=== What the exercise asks ===
Your task is to reproduce word for word the lines running from the line containing "Reconstruct the object" to the line containing "const RIB_TOP = -21;", inclusive. Nothing else belongs in the answer.

************

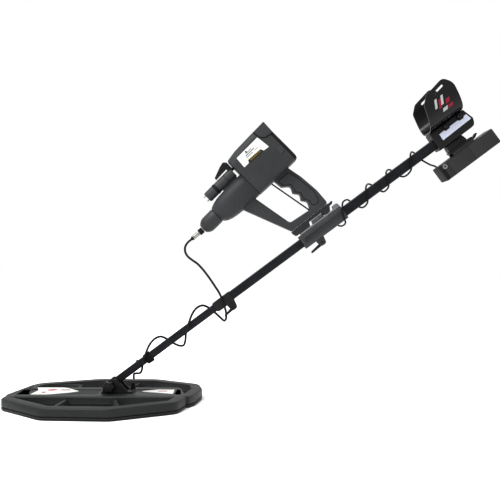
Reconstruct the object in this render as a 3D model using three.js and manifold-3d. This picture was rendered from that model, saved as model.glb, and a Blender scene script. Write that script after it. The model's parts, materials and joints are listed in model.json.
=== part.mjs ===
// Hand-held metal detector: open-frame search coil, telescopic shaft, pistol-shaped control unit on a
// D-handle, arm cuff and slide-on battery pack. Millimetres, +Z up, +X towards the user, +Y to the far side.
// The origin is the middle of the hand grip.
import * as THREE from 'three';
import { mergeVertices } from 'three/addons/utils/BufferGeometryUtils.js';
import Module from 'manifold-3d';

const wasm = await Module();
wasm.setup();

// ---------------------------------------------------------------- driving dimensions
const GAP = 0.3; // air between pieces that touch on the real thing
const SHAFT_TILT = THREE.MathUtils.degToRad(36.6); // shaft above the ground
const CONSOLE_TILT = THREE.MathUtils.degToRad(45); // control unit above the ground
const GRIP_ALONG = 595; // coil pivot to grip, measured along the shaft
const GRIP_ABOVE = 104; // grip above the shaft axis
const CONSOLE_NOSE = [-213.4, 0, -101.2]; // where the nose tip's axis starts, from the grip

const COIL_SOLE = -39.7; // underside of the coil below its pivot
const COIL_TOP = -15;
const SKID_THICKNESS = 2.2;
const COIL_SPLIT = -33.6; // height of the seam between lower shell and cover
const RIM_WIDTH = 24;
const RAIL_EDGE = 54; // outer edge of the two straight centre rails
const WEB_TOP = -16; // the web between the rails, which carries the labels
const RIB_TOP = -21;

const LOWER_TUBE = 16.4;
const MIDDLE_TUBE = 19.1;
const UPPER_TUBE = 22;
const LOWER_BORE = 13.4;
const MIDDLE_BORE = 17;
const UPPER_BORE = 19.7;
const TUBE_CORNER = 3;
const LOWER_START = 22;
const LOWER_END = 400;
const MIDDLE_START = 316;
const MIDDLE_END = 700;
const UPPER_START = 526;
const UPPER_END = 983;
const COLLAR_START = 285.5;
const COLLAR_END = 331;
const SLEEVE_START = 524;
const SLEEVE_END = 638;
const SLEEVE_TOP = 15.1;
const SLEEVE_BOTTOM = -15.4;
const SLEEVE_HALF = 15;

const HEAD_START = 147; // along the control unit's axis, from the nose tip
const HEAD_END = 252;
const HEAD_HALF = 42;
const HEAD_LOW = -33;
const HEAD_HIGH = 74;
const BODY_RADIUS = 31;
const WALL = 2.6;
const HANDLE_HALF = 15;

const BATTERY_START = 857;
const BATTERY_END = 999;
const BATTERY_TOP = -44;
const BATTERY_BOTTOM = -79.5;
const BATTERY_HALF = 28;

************

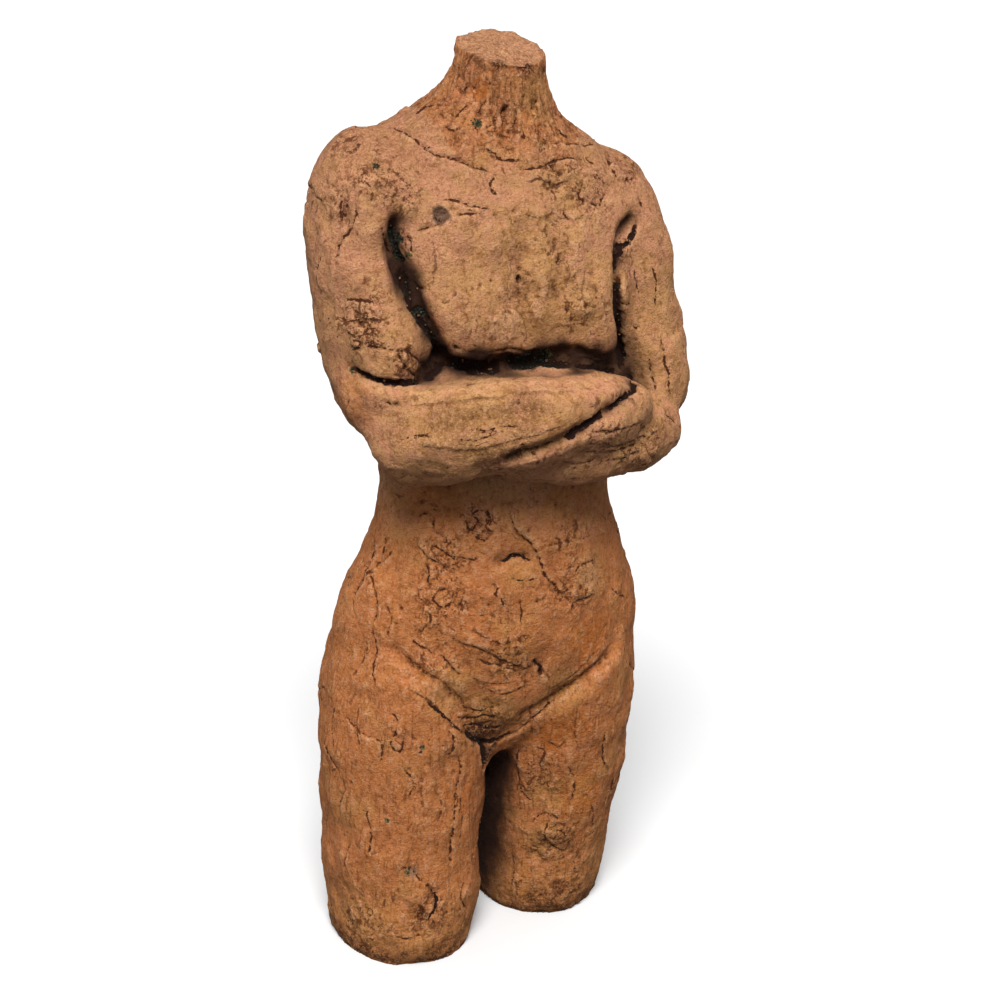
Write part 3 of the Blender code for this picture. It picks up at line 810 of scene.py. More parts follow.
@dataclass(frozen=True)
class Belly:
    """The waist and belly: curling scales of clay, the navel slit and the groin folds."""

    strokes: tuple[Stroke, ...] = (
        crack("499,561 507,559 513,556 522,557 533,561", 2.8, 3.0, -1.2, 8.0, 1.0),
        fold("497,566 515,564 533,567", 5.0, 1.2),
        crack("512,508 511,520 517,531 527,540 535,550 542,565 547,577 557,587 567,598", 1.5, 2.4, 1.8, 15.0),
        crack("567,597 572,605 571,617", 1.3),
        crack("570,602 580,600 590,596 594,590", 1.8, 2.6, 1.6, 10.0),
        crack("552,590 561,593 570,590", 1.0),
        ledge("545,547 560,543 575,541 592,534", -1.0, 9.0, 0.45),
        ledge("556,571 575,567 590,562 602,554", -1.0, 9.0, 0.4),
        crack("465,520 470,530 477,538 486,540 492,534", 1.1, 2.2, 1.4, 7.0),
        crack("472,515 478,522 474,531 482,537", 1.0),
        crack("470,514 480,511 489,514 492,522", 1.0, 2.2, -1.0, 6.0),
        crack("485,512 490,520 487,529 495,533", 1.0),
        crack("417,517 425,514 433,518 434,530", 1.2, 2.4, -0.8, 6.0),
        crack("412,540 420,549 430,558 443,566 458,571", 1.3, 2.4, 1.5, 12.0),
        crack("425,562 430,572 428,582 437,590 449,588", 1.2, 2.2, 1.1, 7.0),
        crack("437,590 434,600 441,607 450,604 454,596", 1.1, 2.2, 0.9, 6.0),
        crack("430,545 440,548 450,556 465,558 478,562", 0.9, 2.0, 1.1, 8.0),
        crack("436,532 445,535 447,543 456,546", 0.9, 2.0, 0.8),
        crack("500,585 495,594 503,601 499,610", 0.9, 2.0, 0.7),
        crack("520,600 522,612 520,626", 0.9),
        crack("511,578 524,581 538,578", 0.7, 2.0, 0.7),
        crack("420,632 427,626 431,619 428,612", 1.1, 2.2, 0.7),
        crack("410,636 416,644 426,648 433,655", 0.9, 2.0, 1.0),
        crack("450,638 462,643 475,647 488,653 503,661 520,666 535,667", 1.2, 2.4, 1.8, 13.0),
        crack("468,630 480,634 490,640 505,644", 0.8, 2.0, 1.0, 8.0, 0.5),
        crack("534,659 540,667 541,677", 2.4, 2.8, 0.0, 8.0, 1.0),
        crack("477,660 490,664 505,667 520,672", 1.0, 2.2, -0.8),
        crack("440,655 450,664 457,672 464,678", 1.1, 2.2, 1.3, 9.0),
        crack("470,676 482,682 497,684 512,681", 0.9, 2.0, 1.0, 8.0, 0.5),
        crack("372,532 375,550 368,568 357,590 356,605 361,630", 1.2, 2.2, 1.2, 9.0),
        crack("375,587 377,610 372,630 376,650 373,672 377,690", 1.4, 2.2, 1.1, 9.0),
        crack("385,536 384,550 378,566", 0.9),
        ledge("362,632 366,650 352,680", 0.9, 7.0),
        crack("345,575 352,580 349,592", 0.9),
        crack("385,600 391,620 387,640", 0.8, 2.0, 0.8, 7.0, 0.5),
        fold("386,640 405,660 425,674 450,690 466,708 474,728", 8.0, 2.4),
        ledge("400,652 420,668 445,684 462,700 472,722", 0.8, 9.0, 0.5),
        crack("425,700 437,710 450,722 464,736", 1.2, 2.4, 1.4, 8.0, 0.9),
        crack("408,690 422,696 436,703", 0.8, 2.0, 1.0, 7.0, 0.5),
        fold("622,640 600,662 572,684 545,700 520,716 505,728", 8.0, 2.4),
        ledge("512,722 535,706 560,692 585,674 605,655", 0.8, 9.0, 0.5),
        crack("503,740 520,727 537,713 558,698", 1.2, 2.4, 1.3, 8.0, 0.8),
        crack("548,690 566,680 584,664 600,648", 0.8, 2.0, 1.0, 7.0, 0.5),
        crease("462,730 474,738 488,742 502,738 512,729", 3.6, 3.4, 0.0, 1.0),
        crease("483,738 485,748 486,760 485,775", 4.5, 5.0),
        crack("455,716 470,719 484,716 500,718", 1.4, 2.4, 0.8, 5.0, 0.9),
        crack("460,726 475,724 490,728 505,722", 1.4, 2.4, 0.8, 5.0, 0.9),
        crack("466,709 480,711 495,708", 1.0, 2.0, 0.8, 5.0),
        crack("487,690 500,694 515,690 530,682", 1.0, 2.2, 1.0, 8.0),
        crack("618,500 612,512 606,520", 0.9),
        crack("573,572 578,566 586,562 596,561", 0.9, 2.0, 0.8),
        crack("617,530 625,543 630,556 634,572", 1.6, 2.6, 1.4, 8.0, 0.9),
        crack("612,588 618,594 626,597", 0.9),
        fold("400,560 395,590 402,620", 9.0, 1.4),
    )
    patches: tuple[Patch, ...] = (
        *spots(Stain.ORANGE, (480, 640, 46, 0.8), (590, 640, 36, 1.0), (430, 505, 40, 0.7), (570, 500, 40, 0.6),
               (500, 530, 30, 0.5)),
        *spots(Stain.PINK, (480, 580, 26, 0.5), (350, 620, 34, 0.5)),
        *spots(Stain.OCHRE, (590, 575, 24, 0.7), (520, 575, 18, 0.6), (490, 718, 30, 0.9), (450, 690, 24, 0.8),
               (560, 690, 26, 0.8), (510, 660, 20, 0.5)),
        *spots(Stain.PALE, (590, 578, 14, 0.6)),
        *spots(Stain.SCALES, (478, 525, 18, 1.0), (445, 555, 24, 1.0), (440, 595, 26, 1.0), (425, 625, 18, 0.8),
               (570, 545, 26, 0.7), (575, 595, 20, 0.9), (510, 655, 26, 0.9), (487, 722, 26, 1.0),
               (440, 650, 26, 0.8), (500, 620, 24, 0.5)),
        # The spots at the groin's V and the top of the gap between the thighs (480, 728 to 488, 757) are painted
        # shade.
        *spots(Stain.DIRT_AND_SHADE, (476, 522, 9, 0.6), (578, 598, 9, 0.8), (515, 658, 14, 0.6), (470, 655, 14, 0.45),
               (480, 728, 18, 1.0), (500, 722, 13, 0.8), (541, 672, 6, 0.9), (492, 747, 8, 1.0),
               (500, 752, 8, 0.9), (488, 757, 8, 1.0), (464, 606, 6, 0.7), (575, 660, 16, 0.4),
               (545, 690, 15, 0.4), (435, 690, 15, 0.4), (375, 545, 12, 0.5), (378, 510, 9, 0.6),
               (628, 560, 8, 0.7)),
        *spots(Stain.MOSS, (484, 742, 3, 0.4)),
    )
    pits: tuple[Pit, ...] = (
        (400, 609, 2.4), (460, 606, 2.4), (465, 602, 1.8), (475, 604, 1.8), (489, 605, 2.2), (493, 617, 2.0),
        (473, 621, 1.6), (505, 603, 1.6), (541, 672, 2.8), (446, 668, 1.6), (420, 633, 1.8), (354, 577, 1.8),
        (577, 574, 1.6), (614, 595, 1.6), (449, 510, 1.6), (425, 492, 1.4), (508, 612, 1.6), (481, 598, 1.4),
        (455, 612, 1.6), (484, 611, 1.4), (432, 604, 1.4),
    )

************

=== Response below ===
Reconstruct the object in this render as a 3D model using three.js and manifold-3d. This picture was rendered from that model, saved as model.glb, and a Blender scene script. Write that script after it. The model's parts, materials and joints are listed in model.json.
=== part.mjs ===
// Hand-held metal detector: open-frame search coil, telescopic shaft, pistol-shaped control unit on a
// D-handle, arm cuff and slide-on battery pack. Millimetres, +Z up, +X towards the user, +Y to the far side.
// The origin is the middle of the hand grip.
import * as THREE from 'three';
import { mergeVertices } from 'three/addons/utils/BufferGeometryUtils.js';
import Module from 'manifold-3d';

const wasm = await Module();
wasm.setup();

// ---------------------------------------------------------------- driving dimensions
const GAP = 0.3; // air between pieces that touch on the real thing
const SHAFT_TILT = THREE.MathUtils.degToRad(36.6); // shaft above the ground
const CONSOLE_TILT = THREE.MathUtils.degToRad(45); // control unit above the ground
const GRIP_ALONG = 595; // coil pivot to grip, measured along the shaft
const GRIP_ABOVE = 104; // grip above the shaft axis
const CONSOLE_NOSE = [-213.4, 0, -101.2]; // where the nose tip's axis starts, from the grip

const COIL_SOLE = -39.7; // underside of the coil below its pivot
const COIL_TOP = -15;
const SKID_THICKNESS = 2.2;
const COIL_SPLIT = -33.6; // height of the seam between lower shell and cover
const RIM_WIDTH = 24;
const RAIL_EDGE = 54; // outer edge of the two straight centre rails
const WEB_TOP = -16; // the web between the rails, which carries the labels
const RIB_TOP = -21;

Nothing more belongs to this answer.